1998 Wild Duck Creek, Victoria Shiraz ($35-$40) - Another ultra-ripe, almost raisiny black and plummy aromatic style, with strapping tannins lending a mouth watering note to a thick, round, juiciness on the palate.

1998 Fox Creek, McLaren Vale "Reserve" Shiraz ($45-$55) - Is it any wonder that the most extreme style of Australian Syrah is now considered the finest? Praise the lord and pass the toothbrush, as this wine is black as a dungeon, with purple stained tones. The nose is huge - a sweet, billowing concentration practically sensed by the eyelids - followed by opulent flavors bursting through a powerful, iron clad structure bolstered by gripping tannins.

1996 Wolf Blass, "Black Label" South Australian Cabernet Sauvignon/Shiraz ($45-$55) - While dominated by vanillin and charred oak aromas, this classic brand delivers a sumptuously round and intense harmony of Cabernet (blackberry liqueur) and Syrah (peppery spice) flavors; stuffed to overflowing, yet coming across as fine and elegant on the palate.

Yarra Yerring, Yarra Valley Dry Red #1 (Cabernet Sauvignon/Merlot/Malbec/Cabernet Franc; $55-$65) - The label tells it like it is - it's just one of Yarra Yerring's ultra-fine reds.
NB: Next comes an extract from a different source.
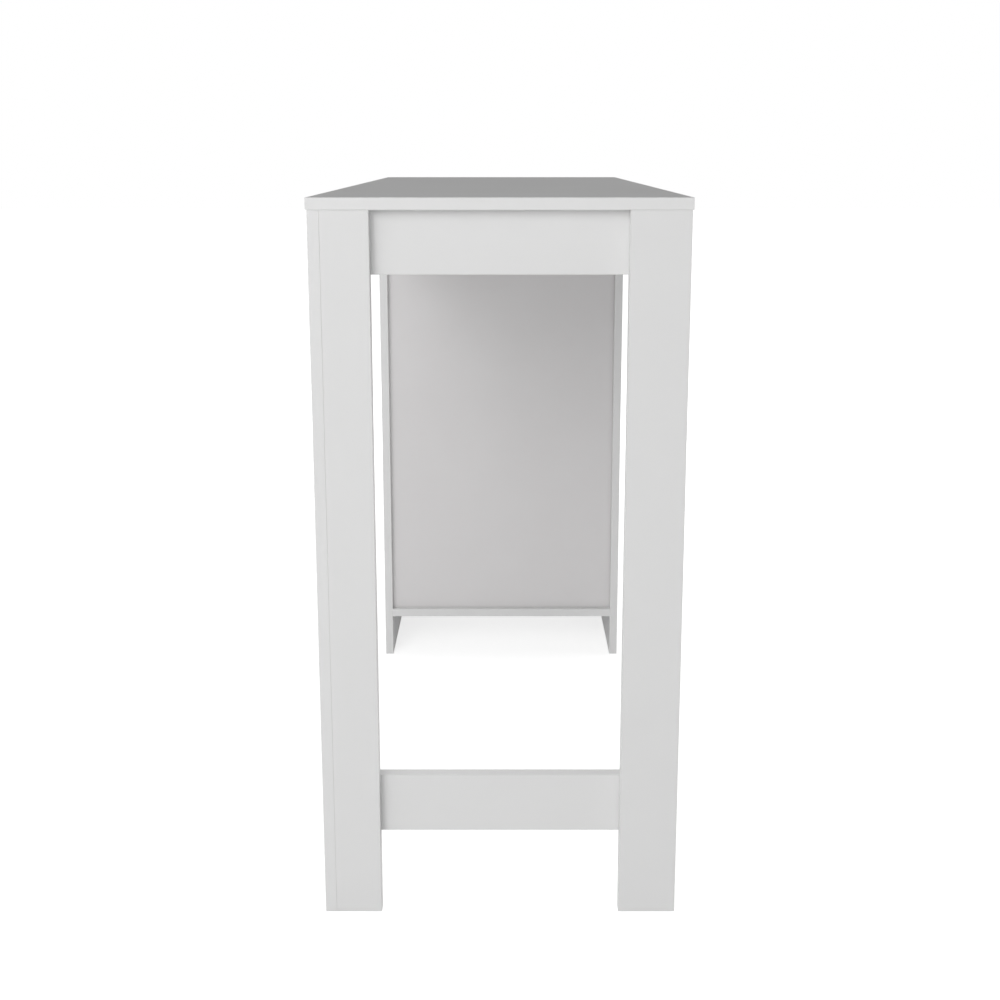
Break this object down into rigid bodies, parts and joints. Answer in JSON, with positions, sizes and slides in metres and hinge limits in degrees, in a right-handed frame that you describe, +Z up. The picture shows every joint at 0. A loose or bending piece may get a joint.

It is also a multi-varietal blend infused with tightly concentrated sensations; blackcurrant in the nose and cassis-like syrup in the north-and-south (Aussie for "mouth") with an uncommon silkiness, and charged by an electrical acidic zip.

1996 d'Arenberg, "Coppermine" McLaren Vale Cabernet Sauvignon ($50-$60) - d'Arenberg alone adds significantly to the embarrassment of red wine riches now coming from Down Under. The nose here is filled with intensely sweet, focused cassis berry polished by smoky oak; big, lush and alive on the palate, the thick and sinewy fruit qualities coming across as wall-to-wall, lit up by zesty, upbeat qualities.

1998 Henry's Drive, Padthaway Cabernet Sauvignon ($55-$65) - A larger-than-life "beaut" (as they say) of a bruiser - purplish in color, with intense, smoky, concentrated blackcurrant aromas manifested in powerful, fleshy waves on the palate, flowing steadily with a luscious focus of black fruit ingrained with thick, sturdy tannins.